The brand effectively operates a more selective distribution strategy, having slashed its network of some 8,000 retailers to roughly 3,000 today, all the while increasing the number of Omega stores worldwide to 349, a third of which are exclusive. “In our segment, we’re commercially obliged to reinforce our own-name network,” says Stephen Urquhart. “We live in an age of branding, where people are more inclined to buy a name than a particular watch. Right or wrong, that’s the way it is, and we have to factor this in to how we sell our products.”

A position few can challenge

Urquhart is very clear on another point: without Swatch Group, the high hopes invested in the brand would never have materialised. “Not because it’s a multinational, but because it’s a major industrial group with important in-house resources, particularly at Nivarox [a Swiss manufacturer of oscillators and escapements] and in the R&D division at Swiss movement-maker ETA. They both played a key role in developing the Co-Axial movement. Following Nicolas Hayek’s brilliant intuition to acquire the patent for this technology, it took us just nine years to transform it into an industrially-produced mechanical movement.”
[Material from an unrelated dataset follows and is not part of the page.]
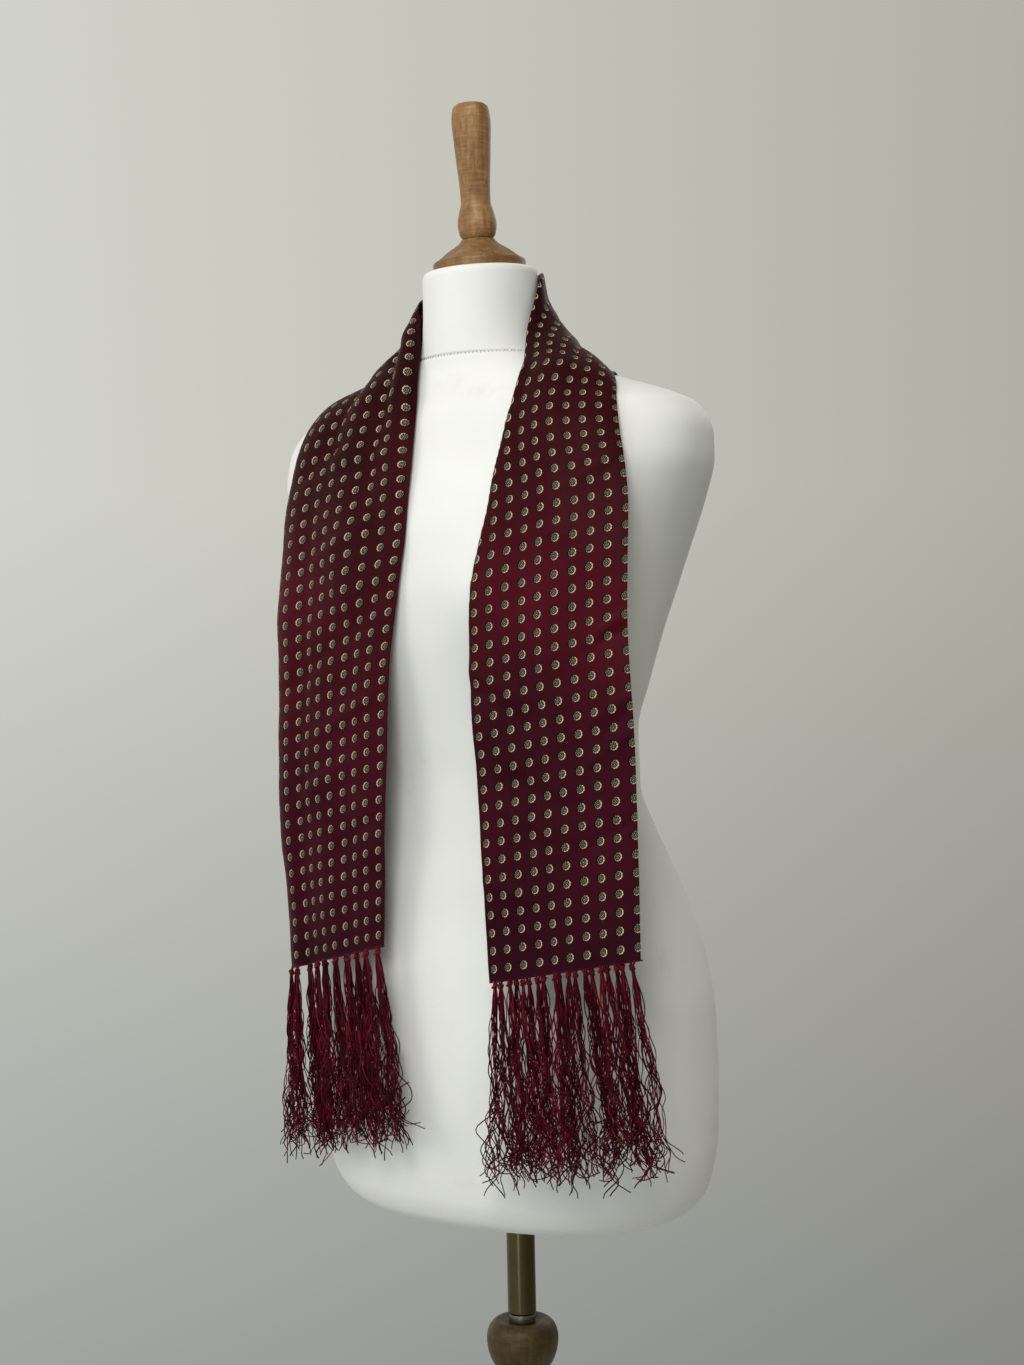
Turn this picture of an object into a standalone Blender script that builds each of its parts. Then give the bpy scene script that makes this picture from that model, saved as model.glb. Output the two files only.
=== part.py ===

From an industrial point of view, not many brands can claim as much.
Stephen Urquhart

And not just any production either. While Omega is clearly on the cusp of Haute Horlogerie, it stands by what has become a virtually unassailable position. “We have a tourbillon movement which we developed something like twenty years ago, and that we intend keeping,” says Stephen Urquhart, “but this isn’t Omega’s vocation. Furthermore, we’re part of a group with a high level of vertical integration, and it would make no sense for us to enter a segment which other Swatch Group brands such as Breguet and Blancpain already occupy. Technically speaking though, we could do it. We produce 500,000 extremely complex Co-Axial movements each year. From an industrial point of view, not many brands can claim as much.”